Amidst a worsening macroeconomic scenario uncertainty continues for Indian IT services. Even a falling rupee has failed to prop up rupee revenues as volumes shrink. With Wipro and HCL Technologies declaring their results on Wednesday, the numbers for all Tech biggies are out.

Azim Premji, chairman of Wipro, said, “Environment looks tough ahead.” While TCS and Infosys saw sales dip over one per cent each, Wipro and HCL Technologies saw negligible organic growth. Profits too were pressured with HCL Tech taking a big Rs 200 crore knock on forex losses.
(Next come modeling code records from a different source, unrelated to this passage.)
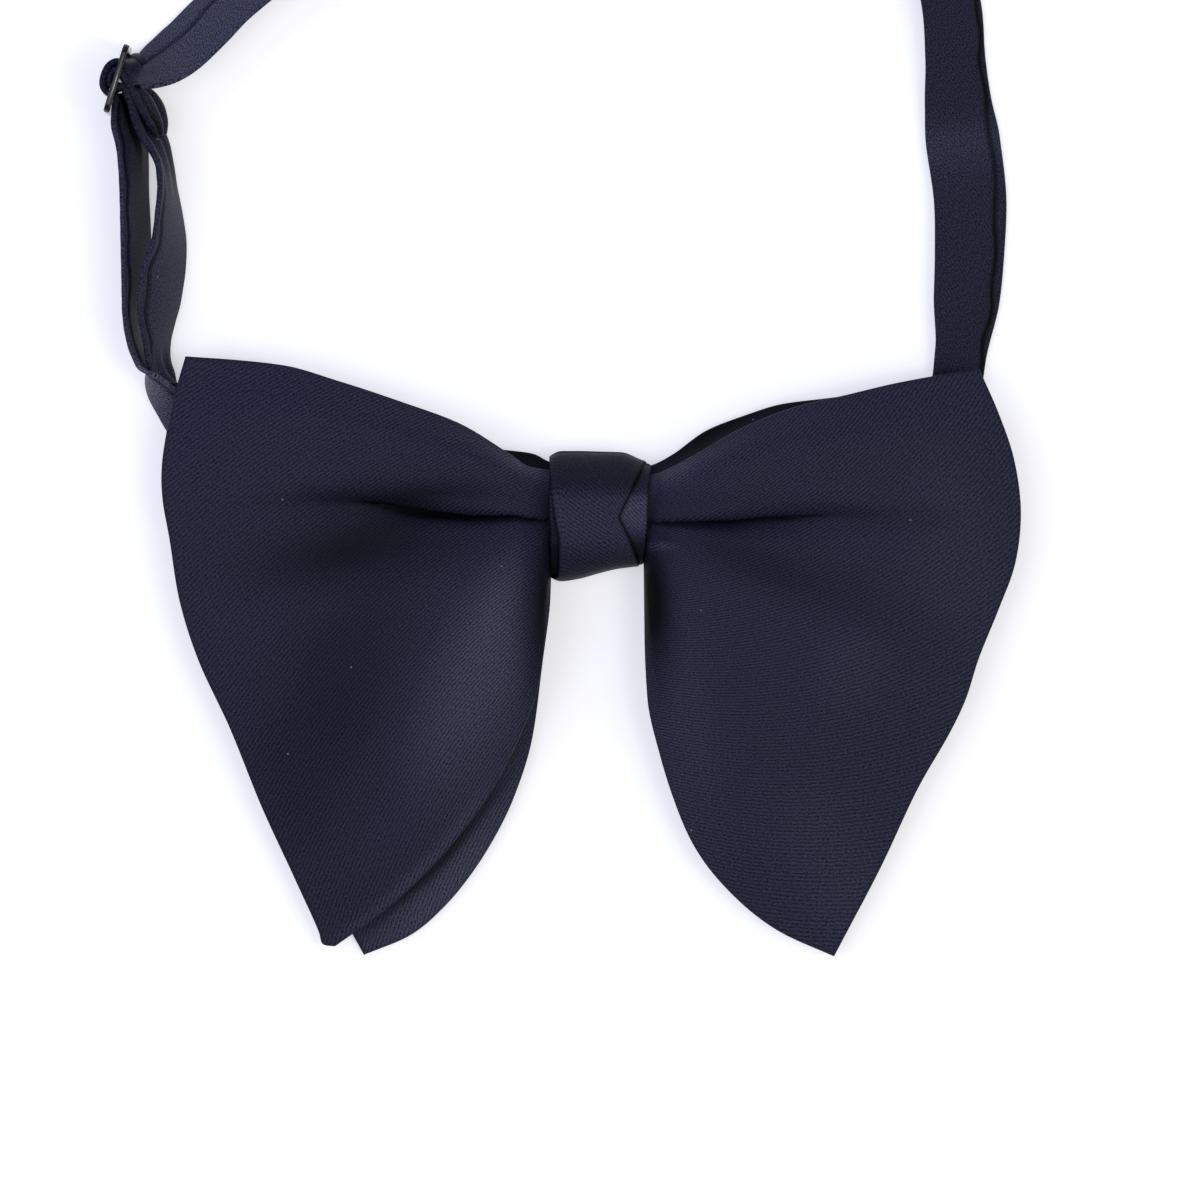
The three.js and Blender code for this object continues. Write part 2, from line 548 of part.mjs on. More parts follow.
// The adjuster: a flat plate with two slots, one each side of its centre bar
function slideAdjuster() {
  const height = slotLength + 2 * sliderRail;
  const slot = (sliderWidth - 3 * sliderBar) / 2;
  const bevel = sliderBevel;
  const flatWidth = sliderWidth - 2 * bevel;
  const outline = roundedBox(new THREE.Shape(), 0, 0, flatWidth, height - 2 * bevel, sliderCorner);
  for (const side of [-1, 1]) {
    const x = (side * (slot + sliderBar)) / 2;
    const hole = new THREE.Path();
    outline.holes.push(roundedBox(hole, x, 0, slot + 2 * bevel, slotLength + 2 * bevel, slotCorner));
  }
  const plate = new THREE.ExtrudeGeometry(outline, {
    depth: sliderPlate - 2 * bevel,
    bevelEnabled: true,
    bevelThickness: bevel,
    bevelSize: bevel,
    bevelSegments: 1,
    curveSegments: 3,
  });
  plate.deleteAttribute("normal");
  plate.deleteAttribute("uv");
  plate.translate(0, 0, -(sliderPlate - 2 * bevel) / 2);
  const merged = mergeVertices(plate, 1e-4);
  merged.computeVertexNormals();
  return merged;
}

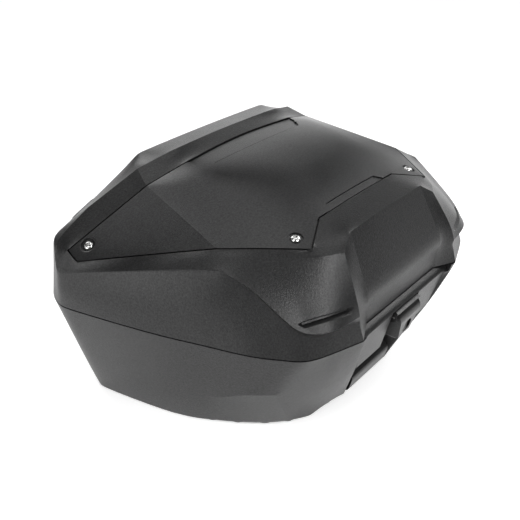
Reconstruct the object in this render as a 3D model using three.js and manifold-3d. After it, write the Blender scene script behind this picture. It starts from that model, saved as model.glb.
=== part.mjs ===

Margins also contracted for most. Moreover, the billing rates are also coming down and despite companies freezing wages, cutting back on expenses and trimming operations, margins remain under pressure.

Vineet Nayyar, CEO of HCL Technologies Ltd, said, “Q3 volume growth is flat and EBIT margins are down just 47 bps.”

Well, the outlook for IT services players is grim with Infosys and Wipro projecting a 4-5 per cent decline in revenues in the next quarter.

Owing to the economic downturn, apex industry body Nasscom has delayed its IT export revenue target of $50 billion to 2011 from 2010 earlier.
Industry experts believe the BFSI demand may recover by second half of 2009. Meanwhile companies are focusing on cost-cutting and higher offshoring to sail through these tough times.